By Judith Lissauer Cromwell
During my first outing to an art museum, I threw a temper tantrum. The Hitler regime had forced our family to flee from Berlin to London. My parents, busy physicians, spent their Saturdays at museums because my father was an art enthusiast; they took three-year-old me along. At the last museum we visited that Saturday afternoon, I lay down on the floor, drummed my heels, and screamed, “no more museums!”

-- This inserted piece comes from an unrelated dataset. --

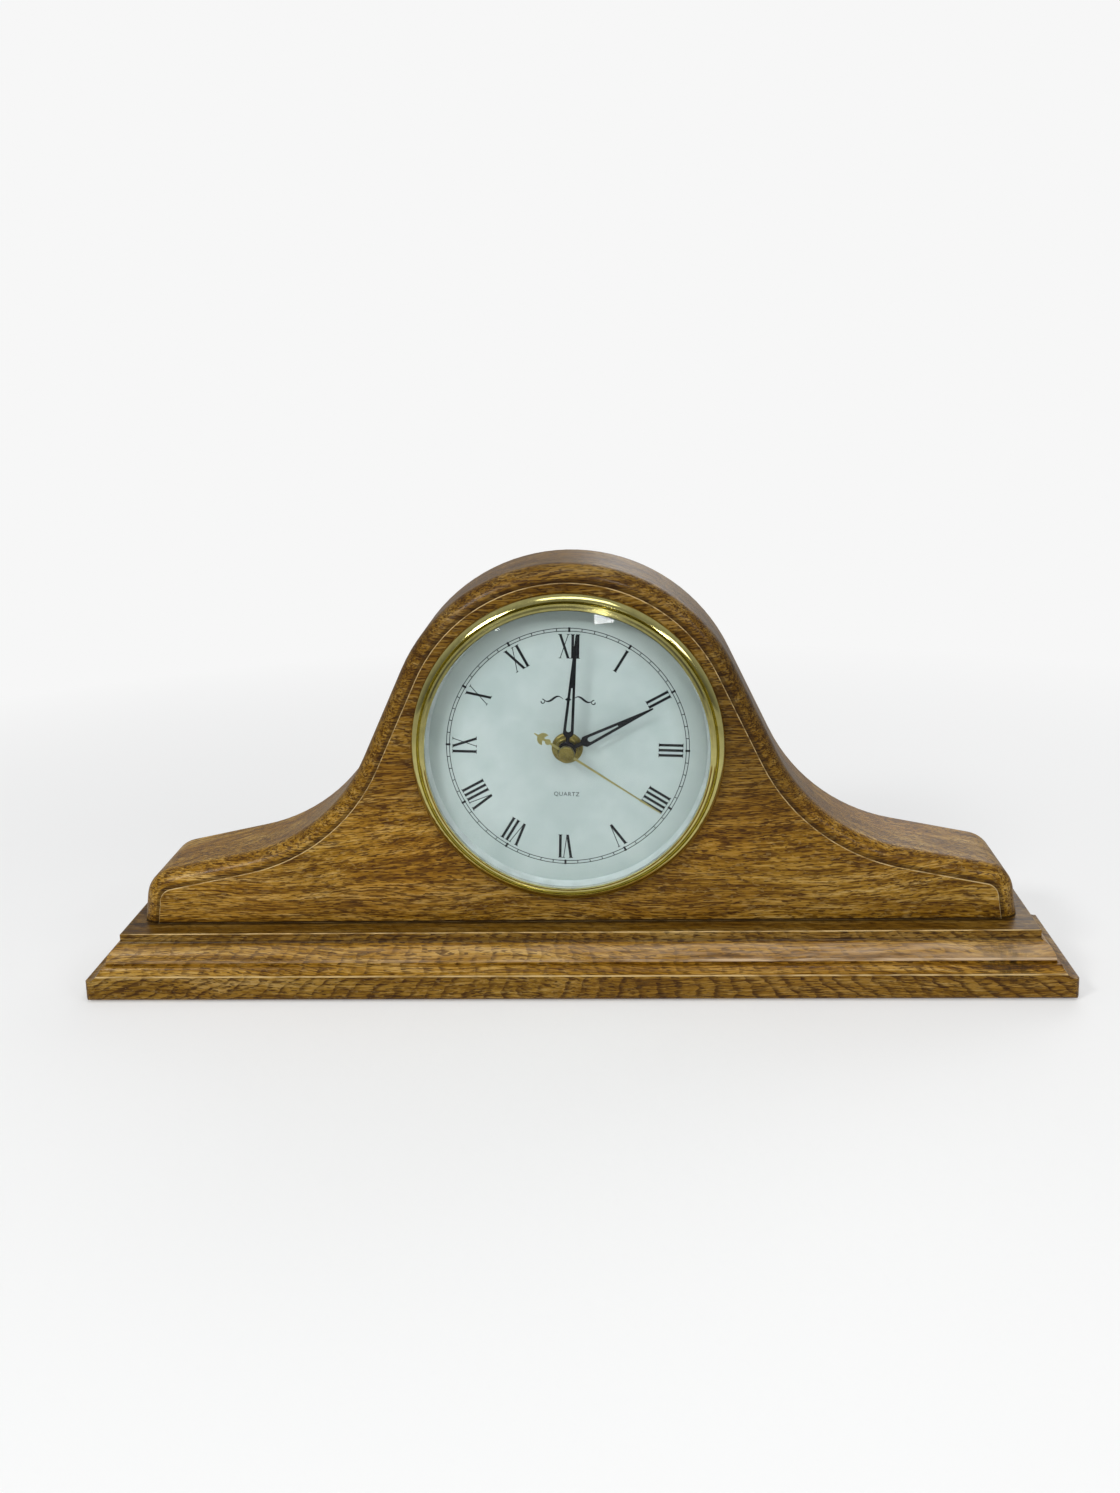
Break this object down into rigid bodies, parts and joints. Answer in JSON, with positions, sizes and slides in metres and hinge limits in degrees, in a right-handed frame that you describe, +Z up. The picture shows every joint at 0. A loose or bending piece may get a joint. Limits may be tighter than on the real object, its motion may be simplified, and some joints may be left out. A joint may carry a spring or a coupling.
{
  "type": "mantel clock",
  "caption": "Tambour mantel clock: arched oak case on a moulded plinth, with a round brass-framed quartz insert behind a domed lens.",
  "frame": {"origin": "middle of the footprint, on the surface that the clock stands on", "axes": "+X along the clock towards three o'clock, +Y towards its back, +Z up"},
  "size_m": [0.45, 0.0782, 0.1958],
  "materials": {
    "oak_plinth": "satin lacquer",
    "oak_front": "satin lacquer",
    "oak_back": "satin lacquer",
    "felt": "felted",
    "zinc_steel": "zinc plated",
    "bezel_brass": "polished",
    "hub_brass": "polished",
    "arbor_brass": "machined",
    "crystal": "clear",
    "clear_vinyl": "translucent",
    "dial_silver": "satin printed",
    "cup_plastic": "moulded",
    "band_rubber": "matte",
    "movement_plastic": "fine texture",
    "white_plastic": "moulded",
    "gear_plastic": "moulded acetal",
    "board_green": "solder mask",
    "chip_epoxy": "epoxy",
    "bright_steel": "bright",
    "copper_wire": "enamelled copper",
    "cell_can": "printed sleeve",
    "magnet": "sintered",
    "hand_black": "black satin",
    "hand_gilt": "gilt"
  },
  "bodies": {
    "case": {"base_plinth": "oak_plinth", "base_felt": "felt", "base_screws": "zinc_steel", "case_front_board": "oak_front", "case_back_board": "oak_back"},
    "insert": {"insert_cup": "cup_plastic", "friction_band": "band_rubber", "bezel_ring": "bezel_brass", "bezel_inner_ring": "bezel_brass", "crystal_lens": "crystal", "lens_gasket": "clear_vinyl", "dial_spacer": "white_plastic", "dial_face": "dial_silver", "movement_gasket": "band_rubber", "movement_front_shell": "movement_plastic", "movement_rear_shell": "movement_plastic", "centre_bushing": "hub_brass", "bushing_washer": "hub_brass", "bushing_nut": "hub_brass", "circuit_board": "board_green", "quartz_crystal": "bright_steel", "control_chip": "chip_epoxy", "coil_core": "bright_steel", "coil_bobbin": "white_plastic", "coil_winding": "copper_wire", "stator": "bright_steel", "battery_contact_positive": "bright_steel", "battery_contact_negative": "bright_steel"},
    "cell": {"battery": "cell_can"},
    "seconds_group": {"seconds_wheel": "gear_plastic", "seconds_hand": "hand_gilt", "seconds_cap": "hub_brass"},
    "rotor_group": {"rotor_magnet": "magnet", "rotor_pinion": "gear_plastic"},
    "fifth_group": {"fifth_wheel": "gear_plastic"},
    "third_group": {"third_wheel": "gear_plastic"},
    "centre_group": {"centre_wheel": "gear_plastic"},
    "minute_group": {"minute_arbor": "arbor_brass", "minute_hand": "hand_black"},
    "minute_wheel_group": {"minute_wheel": "gear_plastic"},
    "hour_group": {"hour_wheel": "gear_plastic", "hour_hand": "hand_black"},
    "setting_group": {"setting_pinion": "gear_plastic", "setting_knob": "white_plastic"}
  },
  "joints": [
    {"name": "insert_slide", "type": "slide", "parent": "case", "child": "insert", "axis": [0, -1, 0], "range_m": [0, 0.06]},
    {"name": "cell_slide", "type": "slide", "parent": "insert", "child": "cell", "axis": [0, 1, 0], "range_m": [0, 0.032]},
    {"name": "seconds_spin", "type": "hinge", "parent": "insert", "child": "seconds_group", "pos_m": [0, -0.0136, 0.1122], "axis": [0, 1, 0], "continuous": true},
    {"name": "fifth_spin", "type": "hinge", "parent": "insert", "child": "fifth_group", "pos_m": [0.00663, -0.0136, 0.11829], "axis": [0, 1, 0], "continuous": true},
    {"name": "rotor_spin", "type": "hinge", "parent": "insert", "child": "rotor_group", "pos_m": [0.01416, -0.0136, 0.12222], "axis": [0, 1, 0], "continuous": true},
    {"name": "third_spin", "type": "hinge", "parent": "insert", "child": "third_group", "pos_m": [-0.00575, -0.0136, 0.11846], "axis": [0, 1, 0], "continuous": true},
    {"name": "centre_spin", "type": "hinge", "parent": "insert", "child": "centre_group", "pos_m": [0, -0.0136, 0.1122], "axis": [0, 1, 0], "continuous": true},
    {"name": "minute_spin", "type": "hinge", "parent": "insert", "child": "minute_group", "pos_m": [0, -0.0136, 0.1122], "axis": [0, 1, 0], "continuous": true},
    {"name": "minute_wheel_spin", "type": "hinge", "parent": "insert", "child": "minute_wheel_group", "pos_m": [0.00832, -0.0136, 0.10877], "axis": [0, 1, 0], "continuous": true},
    {"name": "hour_spin", "type": "hinge", "parent": "insert", "child": "hour_group", "pos_m": [0, -0.0136, 0.1122], "axis": [0, 1, 0], "continuous": true},
    {"name": "setting_spin", "type": "hinge", "parent": "insert", "child": "setting_group", "pos_m": [0.01731, -0.0136, 0.10838], "axis": [0, 1, 0], "continuous": true}
  ],
  "couplings": [
    {"joint": "fifth_spin", "follows": "seconds_spin", "ratio": -4},
    {"joint": "rotor_spin", "follows": "seconds_spin", "ratio": 30},
    {"joint": "third_spin", "follows": "seconds_spin", "ratio": -0.13333},
    {"joint": "centre_spin", "follows": "seconds_spin", "ratio": 0.016667},
    {"joint": "minute_wheel_spin", "follows": "minute_spin", "ratio": -0.33333},
    {"joint": "hour_spin", "follows": "minute_spin", "ratio": 0.083333},
    {"joint": "setting_spin", "follows": "minute_spin", "ratio": 1}
  ]
}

That attitude did not last long. So, when reviewers raved about a Vigée le Brun retrospective at the Metropolitan Museum of Art in New York, where I live, I went to see the exhibit despite never having heard of the artist. Louise-Elizabeth Vigée Le Brun’s paintings were riveting, her brief introductory biography intriguing. This unusual woman, I vowed to myself, would be the subject of my next book.
Vigée Le Brun adored her father. Pastelist Louis Vigée died when his daughter was twelve. He had been her teacher and mentor. This mattered. Women were barred from attending life classes at the Académie royale de peinture et sculpture because they were thought too modest to look at the male nudes who posed for art students so that they could learn anatomy.
Basic to an artist’s education, drawing from life was also the bedrock of history painting, which glorified the human (mostly male) body in heroic action. History painting represented the top tier of artistic recognition, one every ambitious artist, male or female, coveted.
Feminine modesty also barred girls from schools where aspiring male artists learned the mechanics of their profession — the mathematics needed for drawing perspective and creating complex compositions; basic subjects for history painting (anatomy, geography, history, and literature.) Because contemporary wisdom – if wisdom was what one could call it – held that studying such intellectual subjects would harm a woman’s health and hurt her ability to reproduce. Her gender thus stood in the way of Vigée Le Brun’s ultimate recognition as a professional painter.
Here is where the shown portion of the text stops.